Hay ocasiones en la que me sorprendo mirando detenidamente a mis congéneres – del género humano, me refiero, no vayamos a empezar en el primer renglón con los problemas-, y me pregunto si no equivoqué la vocación y debería haberme dedicado al estudio y la observación científica. No iba a ser la primera vez que encuentro similitudes entre el grupo humano y una colmena o un hormiguero, sin embargo, he decir que los momentos en que estos pensamientos inundaron mi mente han durado poco, más que nada porque la conclusión de que ambas sociedades parecían mucho más civilizadas que la nuestra me daba un vértigo tremendo.
Recuerdo ahora una de las veces de ensimismada contemplación en un aeropuerto. Los aeropuertos son como vórtices de energía donde se concentra una buena parte de la caleidoscópica variedad humana junto con sus correspondientes variopintos comportamientos, así que son una fuente casi inagotable de anécdotas y escenarios, y dan mucho juego para mentes inquietas como la que suscribe. Vamos, que llevo más de una Lupa en localización tan prolífica.

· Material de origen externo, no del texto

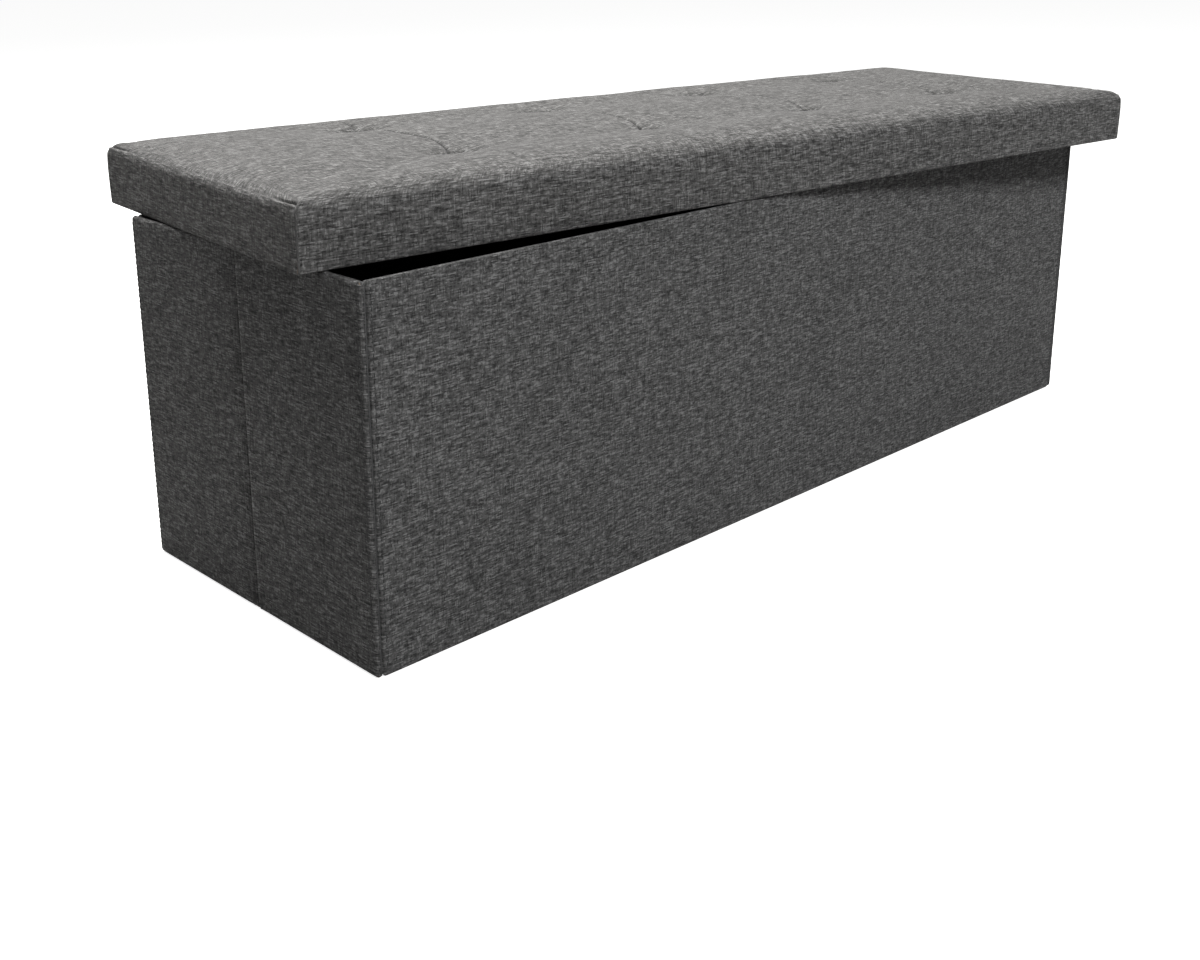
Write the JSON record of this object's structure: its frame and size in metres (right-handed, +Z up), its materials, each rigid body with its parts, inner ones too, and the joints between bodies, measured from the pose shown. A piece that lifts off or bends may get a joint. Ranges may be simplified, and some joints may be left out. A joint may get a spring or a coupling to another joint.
{
  "type": "folding storage bench",
  "caption": "Fabric-covered rectangular storage bench with folding walls, a hinged floor panel and a loose tufted lid resting askew on the rim.",
  "frame": {"origin": "centre of the box's footprint at floor level, on the underside of the floor panel", "axes": "+X to the right along the length, +Y from the front to the back, +Z up"},
  "size_m": [1.1318, 0.4792, 0.3929],
  "materials": {
    "linen": "heathered dark grey linen-look weave",
    "lid_linen": "heathered grey linen-look weave, stretched over foam",
    "lining": "black non-woven",
    "hinge_fabric": "folded seam fabric",
    "foam": "open-cell foam",
    "tuft_cord": "twisted cord",
    "fibreboard": "raw fibreboard"
  },
  "bodies": {
    "back_wall": {"back_board": "fibreboard", "back_cover": "linen", "back_lining": "lining", "corner_hinge_back_left": "hinge_fabric", "corner_hinge_back_right": "hinge_fabric", "floor_hinge": "hinge_fabric"},
    "front_wall": {"front_board": "fibreboard", "front_cover": "linen", "front_lining": "lining", "corner_hinge_front_left": "hinge_fabric", "corner_hinge_front_right": "hinge_fabric"},
    "left_rear_half": {"left_rear_board": "fibreboard", "left_rear_cover": "linen", "left_rear_lining": "lining"},
    "left_front_half": {"left_front_board": "fibreboard", "left_front_cover": "linen", "left_front_lining": "lining"},
    "right_rear_half": {"right_rear_board": "fibreboard", "right_rear_cover": "linen", "right_rear_lining": "lining"},
    "right_front_half": {"right_front_board": "fibreboard", "right_front_cover": "linen", "right_front_lining": "lining"},
    "floor_panel": {"floor_board": "fibreboard", "floor_cover": "lining"},
    "lid": {"lid_board": "fibreboard", "lid_lining": "lining", "lid_foam": "foam", "lid_top_cover": "lid_linen", "lid_tufts": "tuft_cord", "lid_front_rail": "fibreboard", "lid_back_rail": "fibreboard", "lid_left_rail": "fibreboard", "lid_right_rail": "fibreboard", "lid_front_band": "linen", "lid_back_band": "linen", "lid_left_band": "linen", "lid_right_band": "linen"}
  },
  "joints": [
    {"name": "fold", "type": "hinge", "parent": "back_wall", "child": "left_rear_half", "pos_m": [-0.5324, 0.1662, 0], "axis": [0, 0, 1], "range_deg": [0, 90]},
    {"name": "left_crease", "type": "hinge", "parent": "left_rear_half", "child": "left_front_half", "pos_m": [-0.5403, 0, 0], "axis": [0, 0, 1], "range_deg": [-180, 0]},
    {"name": "front_corner_left", "type": "hinge", "parent": "left_front_half", "child": "front_wall", "pos_m": [-0.5324, -0.1662, 0], "axis": [0, 0, 1], "range_deg": [0, 90]},
    {"name": "back_corner_right", "type": "hinge", "parent": "back_wall", "child": "right_rear_half", "pos_m": [0.5324, 0.1662, 0], "axis": [0, 0, 1], "range_deg": [-90, 0]},
    {"name": "right_crease", "type": "hinge", "parent": "right_rear_half", "child": "right_front_half", "pos_m": [0.5403, 0, 0], "axis": [0, 0, 1], "range_deg": [0, 180]},
    {"name": "floor_fold", "type": "hinge", "parent": "back_wall", "child": "floor_panel", "pos_m": [0, 0.1676, 0.0028], "axis": [1, 0, 0], "range_deg": [-90, 0], "deforming": ["floor_board", "floor_cover"]},
    {"name": "lid_lift", "type": "slide", "parent": "back_wall", "child": "lid", "axis": [0, 0, 1], "range_m": [0, 0.15]}
  ],
  "couplings": [
    {"joint": "left_crease", "follows": "fold", "ratio": -2},
    {"joint": "front_corner_left", "follows": "fold", "ratio": 1},
    {"joint": "back_corner_right", "follows": "fold", "ratio": -1},
    {"joint": "right_crease", "follows": "fold", "ratio": 2},
    {"joint": "floor_fold", "follows": "fold", "ratio": -1}
  ]
}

Me encontraba en esta ocasión en un aeródromo alemán, de paso y en espera de conexión para casa, medio atolondrada por lo temprano de la hora y el consecuente despiste del cambio horario, que no era mucho, pero que con la edad me va afectando como si viajara cada vez a las antípodas. Entré en una cafetería de esas modernas, abiertas y de semi autoservicio, donde paseas por unas barras de acero una bandeja mínima y vas pidiendo lo que ves en los expositores, en vez de cogerlo tú mismo, de resultas que acabas con la bandejita llena de cajitas, vasos de cartón reciclado e imitaciones de cubiertos de capas de papel duro, haciendo equilibrios para llegar algún sitio con aspecto de mesa para poder beberte lo que no se ha derramado por el camino. Total, un café solo corto, que no era más de un sorbo, un antojo no habitual de una magdalena con fruta, – eso que siempre se ha llamado en inglés muffin pero que el personal parece haber descubierto ahora, y se les ha borrado para siempre el concepto magdalena de toda la vida-, y un zumo de naranja natural, por encima de quince euros. Europa.

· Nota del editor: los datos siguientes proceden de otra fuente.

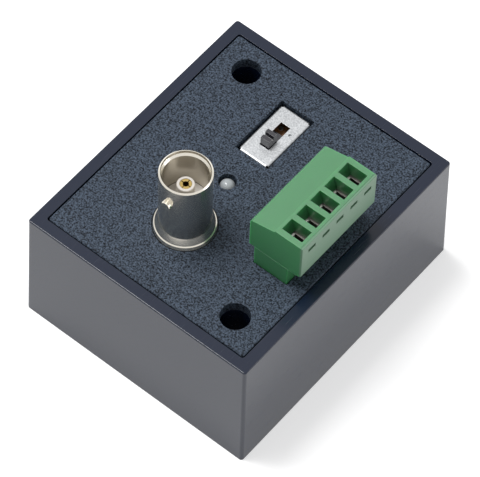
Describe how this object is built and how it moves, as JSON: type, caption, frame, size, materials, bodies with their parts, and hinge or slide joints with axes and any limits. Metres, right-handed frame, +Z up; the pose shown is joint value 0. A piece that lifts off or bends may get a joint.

Pues eso, que después del susto del precio consigo sentarme en un taburete altísimo, del que desde luego me podía olvidar de llegar con los pies al travesaño, tanto que la mejor postura para aquel sucedáneo de desayuno acabó siendo la postura del loto. Uno minutos más tarde, cuando ya había repasado la decoración minimalista y los delantales fashion de los dependientes, observo cómo, a pesar de que los precios no eran, como ya he dicho, precisamente populares, la clientela se levanta cuando ha terminado y dócilmente recoge su bandeja y deposita diligentemente los restos de su comida en los contenedores identificados con los colores correspondientes. Y no, no era esta cafetería el ejemplo de un burguerkin cualquiera en la que los clientes a fuerza de desencanto y mala educación van dejando sus despojos como en pocilga ajena, no, esta era un ejemplo de limpieza y orden, que, para eso, por muy extranjeros que pudiéramos ser los usuarios, estábamos en Alemania.
Sin embargo, no fue el hecho de que los clientes, en colectivo, olvidaran la necesaria consecuencia de que seguramente se incrementarían los puestos de trabajo si los consumidores no ayudaran a abaratar costes haciendo las tareas correspondientes al servicio – sí, vaya la confesión de que soy una de esas personas que todavía, si puede, no escoge gasolineras de autoservicio, llámenme elitista si quieren- , sino que en realidad lo que me dio pavor en un momento determinado era con qué sumisión, parsimonia e impasividad, todos los allí presentes tenían asimilado el concepto, y tranquilamente encarnaban su papel de dóciles ovejas educadas para el mejor funcionamiento del consumo. Así, no hay revolución que venga.
Cuando me bajé del taburete sin descalabrarme, y conseguí ajustarme la mochila de más de diez kilos que debía transportar necesariamente, cogí la bolsa de papel con el regalito que había comprado para la sonrisa más bonita del mundo, agarré el móvil y me ajusté el mini bolso donde llevaba el billete y el pasaporte, no me quedaron ánimos para empinarme, coger la bandeja y tratar de volver a hacer equilibrios entre la gente hasta llegar a las tres papeleras de colores. Considérenlo mi último acto de rebeldía.